John Pearsall: Ultimately, the audio industry will be forced to realize that instead of just cohabiting with video as it does now, quite soon the full nuptials will be performed! And then, sir, what will you and the other high-end manufacturers be offering? What are your views on this hostile conjoining of two large industries?

Ivor: My view is that on most occasions people will continue to prefer to listen to Beethoven without pictures. Music on its own without video can accompany work, dance, and a wide variety of leisure and other activities. Nevertheless, the opportunity to integrate music with video is useful even for a pure music enthusiast. Opera, ballet, rock and pop music, classical concerts and musicals can all be enriched by a video accompaniment and, of course, sound is 90% of the movie experience, because the dialogue, the sound effects and the atmosphere created by the soundtrack all contribute so much.

At Linn, we have always been engaged in the engineering and manufacturing of multi-channel sound systems. Whether it is two-channel stereo music, six-channel Dolby Digital Cinema sound or sixteen sources delivered to up to 120 rooms on a KNEKT System, it all boils down to using our core expertise in pitch accurate multi-channel sound reproduction and innovative precision engineering.

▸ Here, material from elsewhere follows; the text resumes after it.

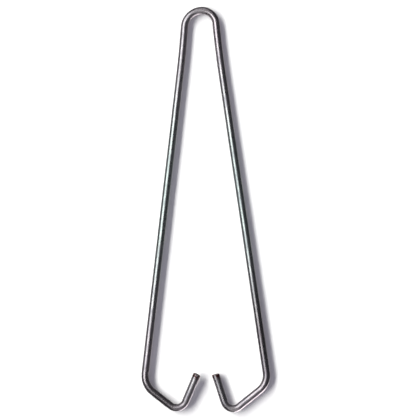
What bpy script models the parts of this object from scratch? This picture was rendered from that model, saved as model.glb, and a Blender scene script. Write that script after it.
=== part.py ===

Precision sound engineering at Linn is about silent switching and accurate matching of signals and so on. Linn make a large variety of products and systems that can all be integrated using their advanced on board processors and communication links. Linn Hi Fi, Linn AV 51 Home Cinema and the Linn KNEKT Multi Room System can all be integrated seamlessly and now with Linn LIMBIK, existing stereo programme material can also be accommodated in a coherent way to enable compatibility between two channel music and multi-channel home cinema systems. An irreplaceable collection of LP’s can now be integrated, accessed and enjoyed and, indeed, the experience can be enhanced through a multi-channel AV 51 System, so we welcome all the new opportunities that new technology presents.